| AIM OF THE TASK |
Exactly repeat the full listing that follows.
++++ ROWS
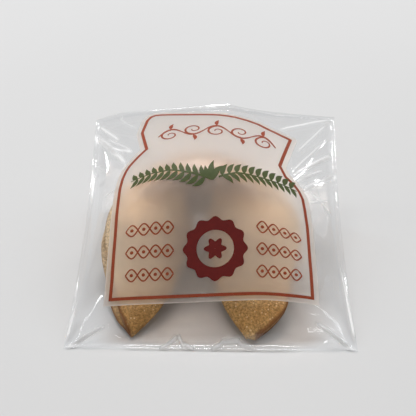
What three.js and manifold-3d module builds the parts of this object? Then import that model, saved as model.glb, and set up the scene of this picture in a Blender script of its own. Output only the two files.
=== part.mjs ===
// A fortune cookie in a clear sealed bag that carries a frosted label.
// Millimetres, +Z up, floor at z = 0. The cookie's two horns point along -Y, where the bag's
// front seam lies on the floor; its crown and the bag's back seam are off the floor at +Y.

import * as THREE from 'three';
import { mergeVertices } from 'three/addons/utils/BufferGeometryUtils.js';
import Module from 'manifold-3d';

const wasm = await Module();
wasm.setup();

// ---------------------------------------------------------------- driving dimensions

// The wafer: a round disc, folded in half over a diameter and bent over a rim.
const DISC_RADIUS = 48;
const WAFER = 1.8; // thickness
const RIM_RADIUS = 4.5; // of the edge that it was bent over
const HORN_GAP = 14; // between the horn tips as bent, before they flare
const HORN_REACH = 0.95; // tip to notch, as a share of the disc's radius
const SEAM_AT_HORN = 2.6; // between the two layers at their open edge
const SEAM_AT_CROWN = 7.0;
const STRETCH = { x: 1.22, thick: 0.78 }; // how far the hot wafer settled wider and flatter
const HORN_FLAT = { tip: 1.6, slope: 0.25, length: 16 }; // pressed thin toward each tip
const HORN_SOFT = { times: 30, rows: [6, 13] }; // even rows of the grid at each tip
const FLARE_DEG = 20; // the horns turn out by this
const FLARE_LENGTH = 22;
const HORN_SPREAD = { left: 3.0, right: 6.4 }; // of the open edge, most a third of the flare from the tip
const BELLY = { share: 0.09, slim: 0.02, from: 8, to: 24, back: [26, 38] }; // how the body fills out
const OPEN_HORN = { down: 2.0, out: 2.0, in: 1.2 }; // how the left horn's layers part at their edge
const RIPPLE = { depth: 0.5, length: 9 }; // of that layer's baked lip
const UNEVEN = 0.45; // slow unevenness of the whole wafer

// How the cookie lies: on its flank, tipped forward onto its horns.
const LIE = { tilt: 24, yaw: -3, x: -5.1, y: -35.1, clear: 0.1 };

// The bag: two films sealed together all round.
const BAG = {
  frontY: -38.8, backY: 38.8, frontX: [-42.7, 42.8], backX: [-41.9, 42.5], waist: 1.4,
  backZ: [28.7, 29.7], seam: 0.6, wall: 0.6, slack: 2.2,
  backArch: [[0, 0], [0.11, 3.2], [0.25, 4.4], [0.4, 5.3], [0.56, 6.1], [0.64, 4.2], [0.72, 2.9],
    [0.85, 1.5], [1, 0]], // rise of the back seam against the share from left to right
};
const POCKET_GAP = 1.0; // air between the cookie and the bag's solid
const RIM_GAP = 2.2; // and past the wafer's open edges
const VENT = { side: 4, height: 6, x: [-21.5, 12.5], y: -29 }; // each mouth of the pocket

// The label: a jar outline with both sides as [height from the lower edge, x], stated flat.
const LABEL = {
  length: 74.6, thickness: 0.35, gap: 0.5, front: -30.2, skew: 0.011,
  left: [[0, -30.9], [8, -30.3], [22, -29.7], [41, -29.5], [44.6, -29], [47.2, -28.1], [49.2, -26.9],
    [51.6, -24.5], [53.6, -22.4], [62.3, -24.7], [70.3, -23.7], [73.2, -22.3], [74.6, -20]],
  right: [[0, 31.5], [15.7, 30.9], [29, 30.7], [36, 30.2], [40, 29.7], [42.5, 28.4], [44.4, 26.4],
    [45.6, 24], [47.4, 23], [50.2, 23.9], [61, 27.6], [62.5, 23], [64.6, 19.6], [67.4, 16],
    [69.3, 12.1], [70.6, 8], [71.8, 2], [73.2, -8], [74.6, -17]],
};

const WAFER_STEPS = { along: 40, across: 30 };
const BAG_STEPS = { across: 32, along: 30 };
const LABEL_STEPS = { across: 16, along: 36 };

// ---------------------------------------------------------------- small helpers

const lerp = THREE.MathUtils.lerp;
const clamp = THREE.MathUtils.clamp;
const smooth = (x, from, to) => THREE.MathUtils.smoothstep(x, from, to);
const radians = THREE.MathUtils.degToRad;

// Reads y at x from [x, y] pairs with straight lines between them.
function readTable(table, x) {
  const k = clamp(table.findIndex(([at]) => at >= x), 1, table.length - 1);
  const [[x0, y0], [x1, y1]] = [table[k - 1], table[k]];
  return lerp(y0, y1, clamp((x - x0) / (x1 - x0), 0, 1));
}

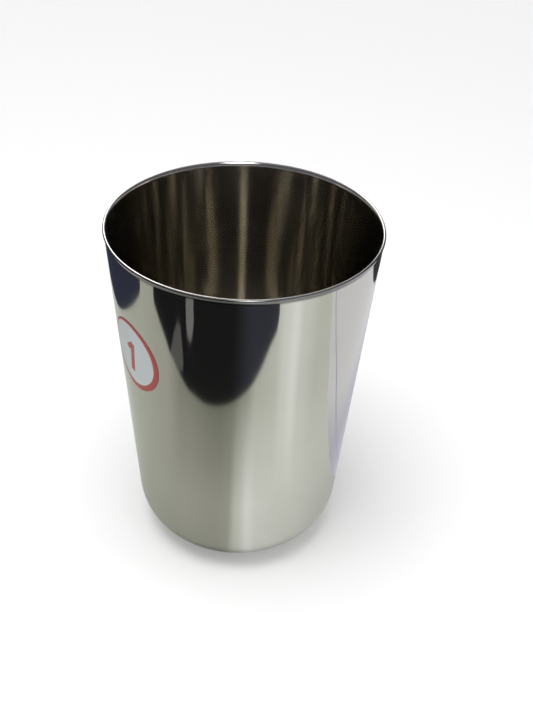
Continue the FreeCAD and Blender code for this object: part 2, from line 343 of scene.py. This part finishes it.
def cup_tree():
    """Geometry node tree: the cup's section, drawn from its sizes and turned about the axis."""
    tree, given, made = new_group(
        "Turned cup", "GeometryNodeTree",
        [("Height", "Float", 0.1), ("Mouth Diameter", "Float", 0.075), ("Base Diameter", "Float", 0.058),
         ("Nose Radius", "Float", 0.015), ("Wall Thickness", "Float", 0.0008), ("Base Thickness", "Float", 0.0009),
         ("Lip Radius", "Float", 0.002), ("Lip Lean", "Float", 0.55), ("Turn Steps", "Int", 256),
         ("Material", "Material", None)],
        [("Mesh", "Geometry")])
    bend = bend_group()

    def run(operation, *values):
        return calc(tree, operation, *values)

    def bent(centre, radius, start, end, steps):
        return add_node(tree, "GeometryNodeGroup", {
            "Centre": centre, "Radius": radius, "From": start, "To": end, "Steps": steps}, node_tree=bend).outputs[0]

    def straight(start, end, steps):
        return add_node(tree, "GeometryNodeMeshLine", {"Count": steps + 1, "Start Location": start, "Offset": end},
                        mode="END_POINTS", count_mode="TOTAL").outputs[0]

    def beside(centre, radius, angle):
        """Point at an angle on a circle, and its x and y."""
        return vector(tree, run("MULTIPLY_ADD", run("COSINE", angle), radius, centre[0]),
                      run("MULTIPLY_ADD", run("SINE", angle), radius, centre[1]))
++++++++
| WRITTEN SOLUTION |
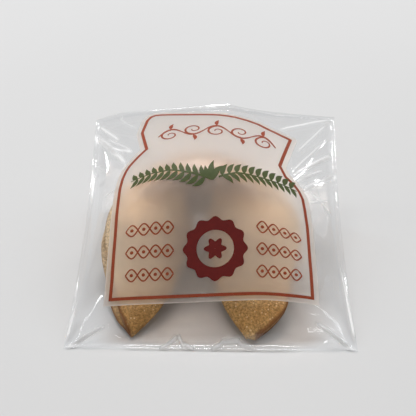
What three.js and manifold-3d module builds the parts of this object? Then import that model, saved as model.glb, and set up the scene of this picture in a Blender script of its own. Output only the two files.
=== part.mjs ===
// A fortune cookie in a clear sealed bag that carries a frosted label.
// Millimetres, +Z up, floor at z = 0. The cookie's two horns point along -Y, where the bag's
// front seam lies on the floor; its crown and the bag's back seam are off the floor at +Y.

import * as THREE from 'three';
import { mergeVertices } from 'three/addons/utils/BufferGeometryUtils.js';
import Module from 'manifold-3d';

const wasm = await Module();
wasm.setup();

// ---------------------------------------------------------------- driving dimensions

// The wafer: a round disc, folded in half over a diameter and bent over a rim.
const DISC_RADIUS = 48;
const WAFER = 1.8; // thickness
const RIM_RADIUS = 4.5; // of the edge that it was bent over
const HORN_GAP = 14; // between the horn tips as bent, before they flare
const HORN_REACH = 0.95; // tip to notch, as a share of the disc's radius
const SEAM_AT_HORN = 2.6; // between the two layers at their open edge
const SEAM_AT_CROWN = 7.0;
const STRETCH = { x: 1.22, thick: 0.78 }; // how far the hot wafer settled wider and flatter
const HORN_FLAT = { tip: 1.6, slope: 0.25, length: 16 }; // pressed thin toward each tip
const HORN_SOFT = { times: 30, rows: [6, 13] }; // even rows of the grid at each tip
const FLARE_DEG = 20; // the horns turn out by this
const FLARE_LENGTH = 22;
const HORN_SPREAD = { left: 3.0, right: 6.4 }; // of the open edge, most a third of the flare from the tip
const BELLY = { share: 0.09, slim: 0.02, from: 8, to: 24, back: [26, 38] }; // how the body fills out
const OPEN_HORN = { down: 2.0, out: 2.0, in: 1.2 }; // how the left horn's layers part at their edge
const RIPPLE = { depth: 0.5, length: 9 }; // of that layer's baked lip
const UNEVEN = 0.45; // slow unevenness of the whole wafer

// How the cookie lies: on its flank, tipped forward onto its horns.
const LIE = { tilt: 24, yaw: -3, x: -5.1, y: -35.1, clear: 0.1 };

// The bag: two films sealed together all round.
const BAG = {
  frontY: -38.8, backY: 38.8, frontX: [-42.7, 42.8], backX: [-41.9, 42.5], waist: 1.4,
  backZ: [28.7, 29.7], seam: 0.6, wall: 0.6, slack: 2.2,
  backArch: [[0, 0], [0.11, 3.2], [0.25, 4.4], [0.4, 5.3], [0.56, 6.1], [0.64, 4.2], [0.72, 2.9],
    [0.85, 1.5], [1, 0]], // rise of the back seam against the share from left to right
};
const POCKET_GAP = 1.0; // air between the cookie and the bag's solid
const RIM_GAP = 2.2; // and past the wafer's open edges
const VENT = { side: 4, height: 6, x: [-21.5, 12.5], y: -29 }; // each mouth of the pocket

// The label: a jar outline with both sides as [height from the lower edge, x], stated flat.
const LABEL = {
  length: 74.6, thickness: 0.35, gap: 0.5, front: -30.2, skew: 0.011,
  left: [[0, -30.9], [8, -30.3], [22, -29.7], [41, -29.5], [44.6, -29], [47.2, -28.1], [49.2, -26.9],
    [51.6, -24.5], [53.6, -22.4], [62.3, -24.7], [70.3, -23.7], [73.2, -22.3], [74.6, -20]],
  right: [[0, 31.5], [15.7, 30.9], [29, 30.7], [36, 30.2], [40, 29.7], [42.5, 28.4], [44.4, 26.4],
    [45.6, 24], [47.4, 23], [50.2, 23.9], [61, 27.6], [62.5, 23], [64.6, 19.6], [67.4, 16],
    [69.3, 12.1], [70.6, 8], [71.8, 2], [73.2, -8], [74.6, -17]],
};

const WAFER_STEPS = { along: 40, across: 30 };
const BAG_STEPS = { across: 32, along: 30 };
const LABEL_STEPS = { across: 16, along: 36 };

// ---------------------------------------------------------------- small helpers

const lerp = THREE.MathUtils.lerp;
const clamp = THREE.MathUtils.clamp;
const smooth = (x, from, to) => THREE.MathUtils.smoothstep(x, from, to);
const radians = THREE.MathUtils.degToRad;

// Reads y at x from [x, y] pairs with straight lines between them.
function readTable(table, x) {
  const k = clamp(table.findIndex(([at]) => at >= x), 1, table.length - 1);
  const [[x0, y0], [x1, y1]] = [table[k - 1], table[k]];
  return lerp(y0, y1, clamp((x - x0) / (x1 - x0), 0, 1));
}

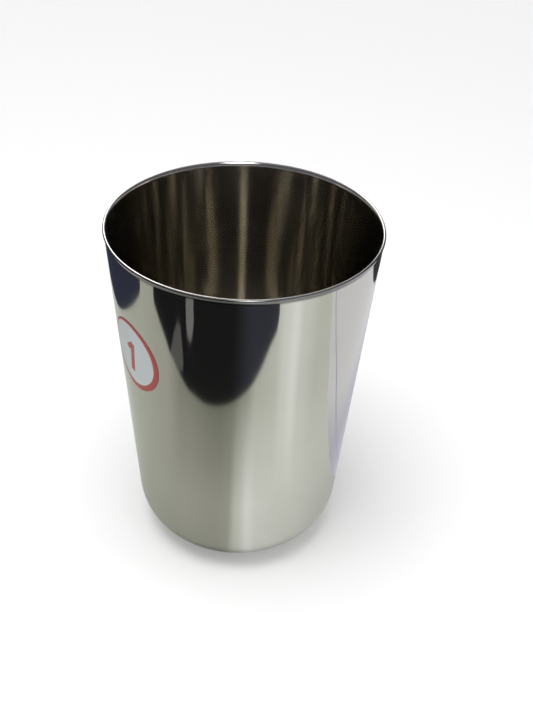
Continue the FreeCAD and Blender code for this object: part 2, from line 343 of scene.py. This part finishes it.
def cup_tree():
    """Geometry node tree: the cup's section, drawn from its sizes and turned about the axis."""
    tree, given, made = new_group(
        "Turned cup", "GeometryNodeTree",
        [("Height", "Float", 0.1), ("Mouth Diameter", "Float", 0.075), ("Base Diameter", "Float", 0.058),
         ("Nose Radius", "Float", 0.015), ("Wall Thickness", "Float", 0.0008), ("Base Thickness", "Float", 0.0009),
         ("Lip Radius", "Float", 0.002), ("Lip Lean", "Float", 0.55), ("Turn Steps", "Int", 256),
         ("Material", "Material", None)],
        [("Mesh", "Geometry")])
    bend = bend_group()

    def run(operation, *values):
        return calc(tree, operation, *values)

    def bent(centre, radius, start, end, steps):
        return add_node(tree, "GeometryNodeGroup", {
            "Centre": centre, "Radius": radius, "From": start, "To": end, "Steps": steps}, node_tree=bend).outputs[0]

    def straight(start, end, steps):
        return add_node(tree, "GeometryNodeMeshLine", {"Count": steps + 1, "Start Location": start, "Offset": end},
                        mode="END_POINTS", count_mode="TOTAL").outputs[0]

    def beside(centre, radius, angle):
        """Point at an angle on a circle, and its x and y."""
        return vector(tree, run("MULTIPLY_ADD", run("COSINE", angle), radius, centre[0]),
                      run("MULTIPLY_ADD", run("SINE", angle), radius, centre[1]))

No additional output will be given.